* [Source records]
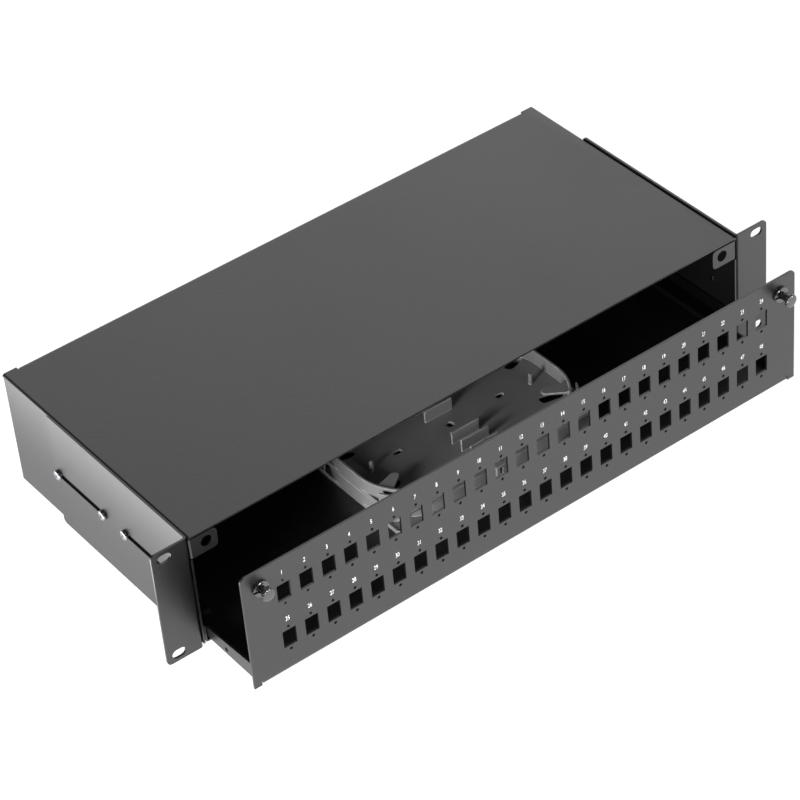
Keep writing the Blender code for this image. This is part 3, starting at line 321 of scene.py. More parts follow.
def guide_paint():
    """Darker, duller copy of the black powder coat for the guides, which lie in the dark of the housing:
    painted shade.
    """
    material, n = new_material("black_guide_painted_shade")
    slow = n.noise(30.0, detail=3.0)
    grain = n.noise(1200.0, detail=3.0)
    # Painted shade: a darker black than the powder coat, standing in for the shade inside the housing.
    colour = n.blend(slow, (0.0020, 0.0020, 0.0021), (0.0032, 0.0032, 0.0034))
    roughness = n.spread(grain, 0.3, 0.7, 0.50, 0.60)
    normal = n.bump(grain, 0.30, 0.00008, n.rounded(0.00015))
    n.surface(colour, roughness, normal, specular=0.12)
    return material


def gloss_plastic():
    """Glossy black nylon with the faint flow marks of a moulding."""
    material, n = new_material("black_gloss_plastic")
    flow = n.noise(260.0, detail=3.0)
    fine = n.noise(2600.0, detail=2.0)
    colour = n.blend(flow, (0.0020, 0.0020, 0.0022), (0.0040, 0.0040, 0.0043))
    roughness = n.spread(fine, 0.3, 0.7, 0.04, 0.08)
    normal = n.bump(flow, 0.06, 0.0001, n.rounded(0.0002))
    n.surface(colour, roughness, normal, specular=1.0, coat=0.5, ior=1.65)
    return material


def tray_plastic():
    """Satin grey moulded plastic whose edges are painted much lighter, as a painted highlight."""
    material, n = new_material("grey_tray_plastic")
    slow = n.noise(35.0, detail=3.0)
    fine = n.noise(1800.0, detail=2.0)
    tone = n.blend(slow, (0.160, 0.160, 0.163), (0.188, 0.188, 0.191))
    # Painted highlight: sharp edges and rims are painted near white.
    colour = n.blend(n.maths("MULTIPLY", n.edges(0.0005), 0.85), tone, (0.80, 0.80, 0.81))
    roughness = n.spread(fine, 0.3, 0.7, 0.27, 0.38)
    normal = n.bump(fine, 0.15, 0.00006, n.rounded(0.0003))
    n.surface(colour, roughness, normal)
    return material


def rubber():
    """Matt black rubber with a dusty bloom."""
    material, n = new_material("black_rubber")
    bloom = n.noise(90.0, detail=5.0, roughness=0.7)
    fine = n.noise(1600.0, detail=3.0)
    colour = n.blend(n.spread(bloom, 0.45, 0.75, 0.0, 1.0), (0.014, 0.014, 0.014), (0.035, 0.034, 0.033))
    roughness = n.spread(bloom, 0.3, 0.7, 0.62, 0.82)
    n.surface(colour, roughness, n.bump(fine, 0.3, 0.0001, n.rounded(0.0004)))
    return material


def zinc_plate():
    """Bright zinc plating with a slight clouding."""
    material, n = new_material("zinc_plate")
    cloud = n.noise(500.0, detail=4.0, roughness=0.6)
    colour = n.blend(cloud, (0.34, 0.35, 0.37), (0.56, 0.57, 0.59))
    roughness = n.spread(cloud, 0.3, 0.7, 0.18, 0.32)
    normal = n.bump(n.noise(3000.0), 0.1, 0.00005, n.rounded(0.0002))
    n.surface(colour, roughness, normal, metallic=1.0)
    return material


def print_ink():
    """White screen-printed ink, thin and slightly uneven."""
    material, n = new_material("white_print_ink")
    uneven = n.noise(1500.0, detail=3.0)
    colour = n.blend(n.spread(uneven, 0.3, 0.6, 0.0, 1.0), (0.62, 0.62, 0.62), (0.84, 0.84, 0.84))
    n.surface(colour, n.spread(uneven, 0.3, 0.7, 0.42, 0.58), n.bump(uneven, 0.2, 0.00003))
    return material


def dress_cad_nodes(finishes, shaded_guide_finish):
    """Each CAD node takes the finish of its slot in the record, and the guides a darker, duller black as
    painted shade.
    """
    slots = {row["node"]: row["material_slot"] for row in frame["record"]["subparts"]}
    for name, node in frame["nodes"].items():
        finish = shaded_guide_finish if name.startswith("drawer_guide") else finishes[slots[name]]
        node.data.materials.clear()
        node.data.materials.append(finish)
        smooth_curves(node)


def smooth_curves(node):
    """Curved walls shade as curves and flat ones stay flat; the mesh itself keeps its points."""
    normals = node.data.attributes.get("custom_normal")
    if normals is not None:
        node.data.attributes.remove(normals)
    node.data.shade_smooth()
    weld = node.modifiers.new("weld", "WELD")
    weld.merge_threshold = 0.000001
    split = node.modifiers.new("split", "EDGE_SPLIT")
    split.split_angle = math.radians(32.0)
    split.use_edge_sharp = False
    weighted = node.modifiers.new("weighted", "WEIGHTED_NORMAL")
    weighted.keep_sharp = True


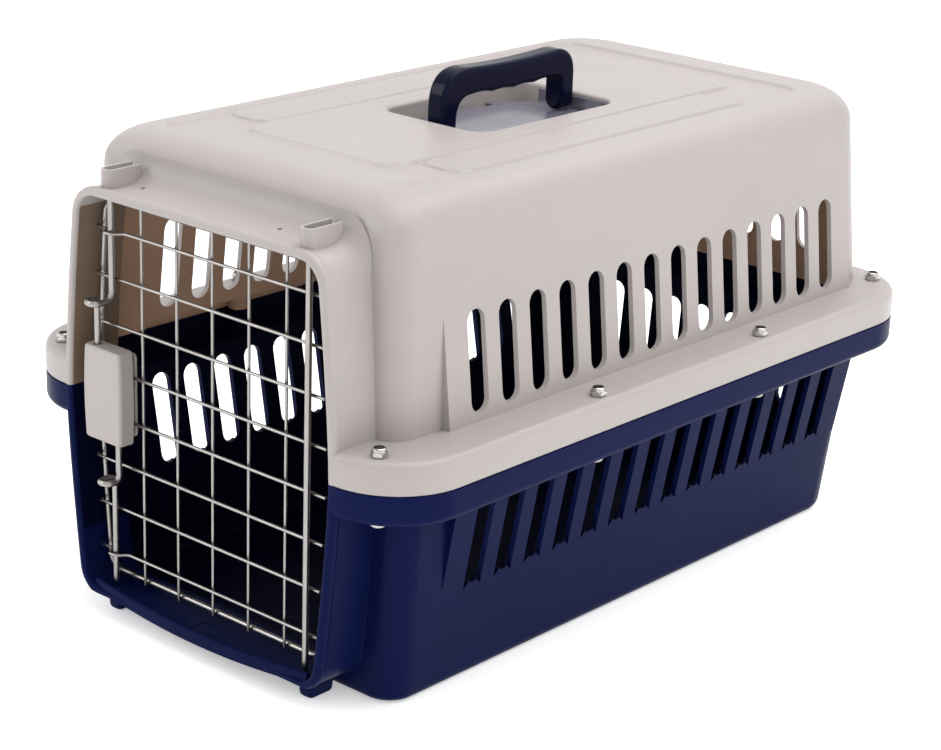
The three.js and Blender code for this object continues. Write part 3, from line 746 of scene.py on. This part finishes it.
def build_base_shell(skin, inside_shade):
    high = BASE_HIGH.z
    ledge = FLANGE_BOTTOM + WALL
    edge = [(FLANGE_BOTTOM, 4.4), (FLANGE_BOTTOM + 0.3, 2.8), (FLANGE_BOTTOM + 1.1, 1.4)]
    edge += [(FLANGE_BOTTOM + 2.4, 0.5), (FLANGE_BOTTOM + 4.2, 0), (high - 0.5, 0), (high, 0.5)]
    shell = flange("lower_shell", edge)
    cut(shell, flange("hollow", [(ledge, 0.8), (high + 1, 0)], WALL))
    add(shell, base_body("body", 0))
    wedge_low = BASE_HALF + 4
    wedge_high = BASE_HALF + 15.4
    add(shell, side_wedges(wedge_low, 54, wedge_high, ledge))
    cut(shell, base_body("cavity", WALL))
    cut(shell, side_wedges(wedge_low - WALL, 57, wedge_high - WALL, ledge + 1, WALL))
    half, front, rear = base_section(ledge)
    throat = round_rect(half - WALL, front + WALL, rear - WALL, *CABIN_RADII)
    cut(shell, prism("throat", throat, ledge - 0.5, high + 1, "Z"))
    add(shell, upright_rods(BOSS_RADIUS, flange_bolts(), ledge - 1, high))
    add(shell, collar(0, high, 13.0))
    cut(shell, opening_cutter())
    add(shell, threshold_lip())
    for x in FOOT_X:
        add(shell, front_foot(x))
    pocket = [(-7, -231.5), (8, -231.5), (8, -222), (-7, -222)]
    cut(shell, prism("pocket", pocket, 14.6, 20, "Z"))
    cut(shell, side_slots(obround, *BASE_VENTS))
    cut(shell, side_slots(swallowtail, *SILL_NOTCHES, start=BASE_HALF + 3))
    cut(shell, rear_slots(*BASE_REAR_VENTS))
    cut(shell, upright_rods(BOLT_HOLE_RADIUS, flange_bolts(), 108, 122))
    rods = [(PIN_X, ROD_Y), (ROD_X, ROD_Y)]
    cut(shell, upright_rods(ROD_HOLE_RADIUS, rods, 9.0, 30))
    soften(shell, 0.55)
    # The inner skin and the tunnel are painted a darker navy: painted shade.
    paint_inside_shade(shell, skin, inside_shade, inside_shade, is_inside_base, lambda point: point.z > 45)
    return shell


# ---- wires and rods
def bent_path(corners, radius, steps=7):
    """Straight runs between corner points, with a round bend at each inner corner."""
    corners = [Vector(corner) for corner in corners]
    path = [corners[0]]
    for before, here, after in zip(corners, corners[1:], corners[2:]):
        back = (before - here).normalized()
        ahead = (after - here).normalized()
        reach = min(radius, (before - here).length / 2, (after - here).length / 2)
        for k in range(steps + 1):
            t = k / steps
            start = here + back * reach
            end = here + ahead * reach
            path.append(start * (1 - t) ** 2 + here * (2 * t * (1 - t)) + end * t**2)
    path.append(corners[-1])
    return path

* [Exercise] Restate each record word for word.

* [Task answer]
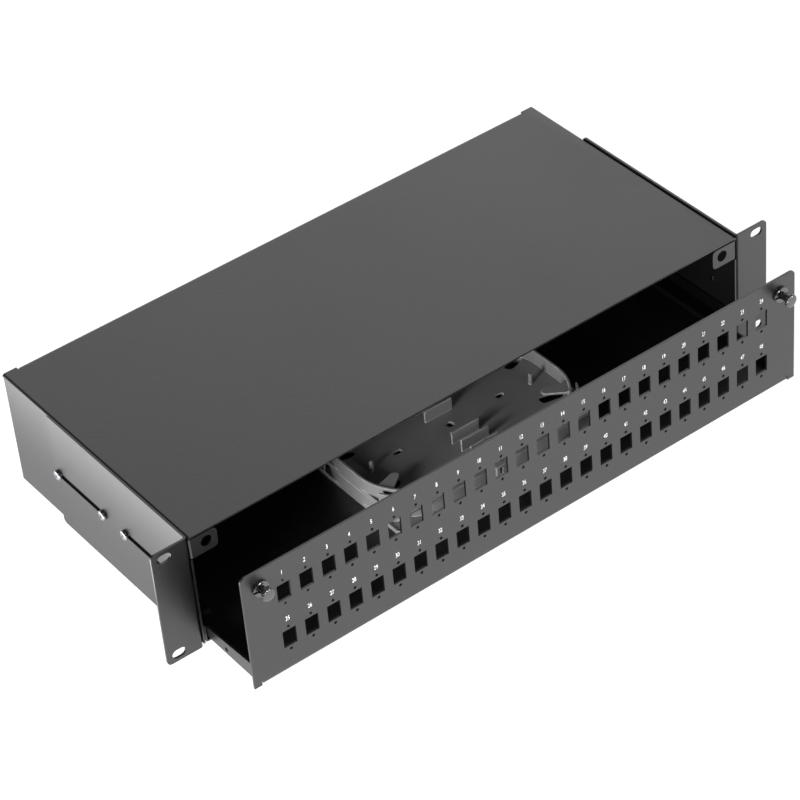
Keep writing the Blender code for this image. This is part 3, starting at line 321 of scene.py. More parts follow.
def guide_paint():
    """Darker, duller copy of the black powder coat for the guides, which lie in the dark of the housing:
    painted shade.
    """
    material, n = new_material("black_guide_painted_shade")
    slow = n.noise(30.0, detail=3.0)
    grain = n.noise(1200.0, detail=3.0)
    # Painted shade: a darker black than the powder coat, standing in for the shade inside the housing.
    colour = n.blend(slow, (0.0020, 0.0020, 0.0021), (0.0032, 0.0032, 0.0034))
    roughness = n.spread(grain, 0.3, 0.7, 0.50, 0.60)
    normal = n.bump(grain, 0.30, 0.00008, n.rounded(0.00015))
    n.surface(colour, roughness, normal, specular=0.12)
    return material


def gloss_plastic():
    """Glossy black nylon with the faint flow marks of a moulding."""
    material, n = new_material("black_gloss_plastic")
    flow = n.noise(260.0, detail=3.0)
    fine = n.noise(2600.0, detail=2.0)
    colour = n.blend(flow, (0.0020, 0.0020, 0.0022), (0.0040, 0.0040, 0.0043))
    roughness = n.spread(fine, 0.3, 0.7, 0.04, 0.08)
    normal = n.bump(flow, 0.06, 0.0001, n.rounded(0.0002))
    n.surface(colour, roughness, normal, specular=1.0, coat=0.5, ior=1.65)
    return material


def tray_plastic():
    """Satin grey moulded plastic whose edges are painted much lighter, as a painted highlight."""
    material, n = new_material("grey_tray_plastic")
    slow = n.noise(35.0, detail=3.0)
    fine = n.noise(1800.0, detail=2.0)
    tone = n.blend(slow, (0.160, 0.160, 0.163), (0.188, 0.188, 0.191))
    # Painted highlight: sharp edges and rims are painted near white.
    colour = n.blend(n.maths("MULTIPLY", n.edges(0.0005), 0.85), tone, (0.80, 0.80, 0.81))
    roughness = n.spread(fine, 0.3, 0.7, 0.27, 0.38)
    normal = n.bump(fine, 0.15, 0.00006, n.rounded(0.0003))
    n.surface(colour, roughness, normal)
    return material


def rubber():
    """Matt black rubber with a dusty bloom."""
    material, n = new_material("black_rubber")
    bloom = n.noise(90.0, detail=5.0, roughness=0.7)
    fine = n.noise(1600.0, detail=3.0)
    colour = n.blend(n.spread(bloom, 0.45, 0.75, 0.0, 1.0), (0.014, 0.014, 0.014), (0.035, 0.034, 0.033))
    roughness = n.spread(bloom, 0.3, 0.7, 0.62, 0.82)
    n.surface(colour, roughness, n.bump(fine, 0.3, 0.0001, n.rounded(0.0004)))
    return material


def zinc_plate():
    """Bright zinc plating with a slight clouding."""
    material, n = new_material("zinc_plate")
    cloud = n.noise(500.0, detail=4.0, roughness=0.6)
    colour = n.blend(cloud, (0.34, 0.35, 0.37), (0.56, 0.57, 0.59))
    roughness = n.spread(cloud, 0.3, 0.7, 0.18, 0.32)
    normal = n.bump(n.noise(3000.0), 0.1, 0.00005, n.rounded(0.0002))
    n.surface(colour, roughness, normal, metallic=1.0)
    return material


def print_ink():
    """White screen-printed ink, thin and slightly uneven."""
    material, n = new_material("white_print_ink")
    uneven = n.noise(1500.0, detail=3.0)
    colour = n.blend(n.spread(uneven, 0.3, 0.6, 0.0, 1.0), (0.62, 0.62, 0.62), (0.84, 0.84, 0.84))
    n.surface(colour, n.spread(uneven, 0.3, 0.7, 0.42, 0.58), n.bump(uneven, 0.2, 0.00003))
    return material


def dress_cad_nodes(finishes, shaded_guide_finish):
    """Each CAD node takes the finish of its slot in the record, and the guides a darker, duller black as
    painted shade.
    """
    slots = {row["node"]: row["material_slot"] for row in frame["record"]["subparts"]}
    for name, node in frame["nodes"].items():
        finish = shaded_guide_finish if name.startswith("drawer_guide") else finishes[slots[name]]
        node.data.materials.clear()
        node.data.materials.append(finish)
        smooth_curves(node)


def smooth_curves(node):
    """Curved walls shade as curves and flat ones stay flat; the mesh itself keeps its points."""
    normals = node.data.attributes.get("custom_normal")
    if normals is not None:
        node.data.attributes.remove(normals)
    node.data.shade_smooth()
    weld = node.modifiers.new("weld", "WELD")
    weld.merge_threshold = 0.000001
    split = node.modifiers.new("split", "EDGE_SPLIT")
    split.split_angle = math.radians(32.0)
    split.use_edge_sharp = False
    weighted = node.modifiers.new("weighted", "WEIGHTED_NORMAL")
    weighted.keep_sharp = True


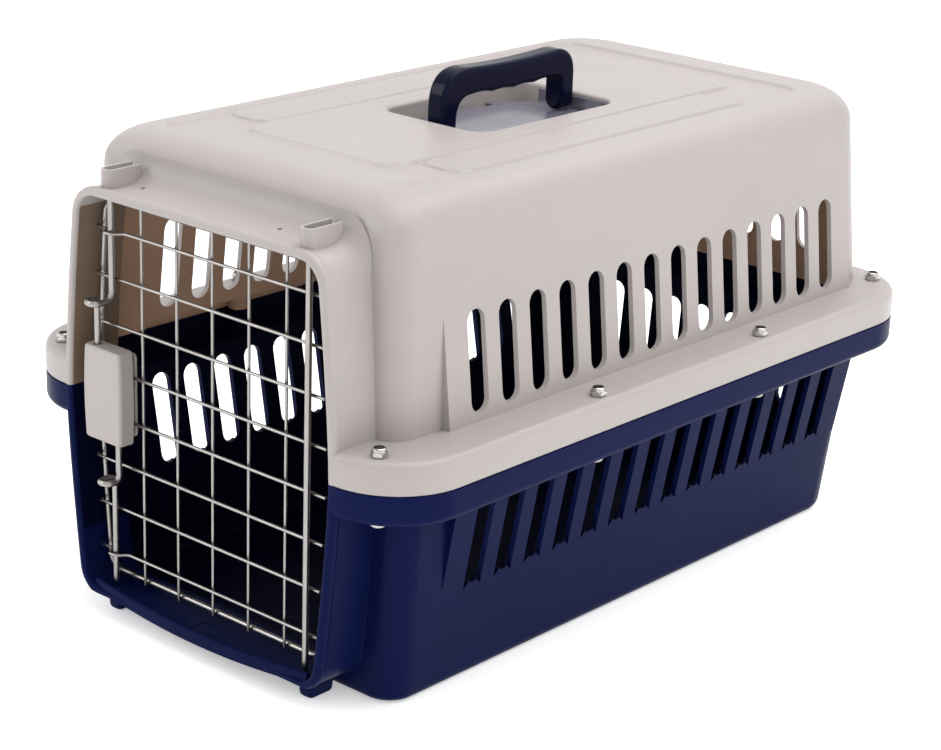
The three.js and Blender code for this object continues. Write part 3, from line 746 of scene.py on. This part finishes it.
def build_base_shell(skin, inside_shade):
    high = BASE_HIGH.z
    ledge = FLANGE_BOTTOM + WALL
    edge = [(FLANGE_BOTTOM, 4.4), (FLANGE_BOTTOM + 0.3, 2.8), (FLANGE_BOTTOM + 1.1, 1.4)]
    edge += [(FLANGE_BOTTOM + 2.4, 0.5), (FLANGE_BOTTOM + 4.2, 0), (high - 0.5, 0), (high, 0.5)]
    shell = flange("lower_shell", edge)
    cut(shell, flange("hollow", [(ledge, 0.8), (high + 1, 0)], WALL))
    add(shell, base_body("body", 0))
    wedge_low = BASE_HALF + 4
    wedge_high = BASE_HALF + 15.4
    add(shell, side_wedges(wedge_low, 54, wedge_high, ledge))
    cut(shell, base_body("cavity", WALL))
    cut(shell, side_wedges(wedge_low - WALL, 57, wedge_high - WALL, ledge + 1, WALL))
    half, front, rear = base_section(ledge)
    throat = round_rect(half - WALL, front + WALL, rear - WALL, *CABIN_RADII)
    cut(shell, prism("throat", throat, ledge - 0.5, high + 1, "Z"))
    add(shell, upright_rods(BOSS_RADIUS, flange_bolts(), ledge - 1, high))
    add(shell, collar(0, high, 13.0))
    cut(shell, opening_cutter())
    add(shell, threshold_lip())
    for x in FOOT_X:
        add(shell, front_foot(x))
    pocket = [(-7, -231.5), (8, -231.5), (8, -222), (-7, -222)]
    cut(shell, prism("pocket", pocket, 14.6, 20, "Z"))
    cut(shell, side_slots(obround, *BASE_VENTS))
    cut(shell, side_slots(swallowtail, *SILL_NOTCHES, start=BASE_HALF + 3))
    cut(shell, rear_slots(*BASE_REAR_VENTS))
    cut(shell, upright_rods(BOLT_HOLE_RADIUS, flange_bolts(), 108, 122))
    rods = [(PIN_X, ROD_Y), (ROD_X, ROD_Y)]
    cut(shell, upright_rods(ROD_HOLE_RADIUS, rods, 9.0, 30))
    soften(shell, 0.55)
    # The inner skin and the tunnel are painted a darker navy: painted shade.
    paint_inside_shade(shell, skin, inside_shade, inside_shade, is_inside_base, lambda point: point.z > 45)
    return shell


# ---- wires and rods
def bent_path(corners, radius, steps=7):
    """Straight runs between corner points, with a round bend at each inner corner."""
    corners = [Vector(corner) for corner in corners]
    path = [corners[0]]
    for before, here, after in zip(corners, corners[1:], corners[2:]):
        back = (before - here).normalized()
        ahead = (after - here).normalized()
        reach = min(radius, (before - here).length / 2, (after - here).length / 2)
        for k in range(steps + 1):
            t = k / steps
            start = here + back * reach
            end = here + ahead * reach
            path.append(start * (1 - t) ** 2 + here * (2 * t * (1 - t)) + end * t**2)
    path.append(corners[-1])
    return path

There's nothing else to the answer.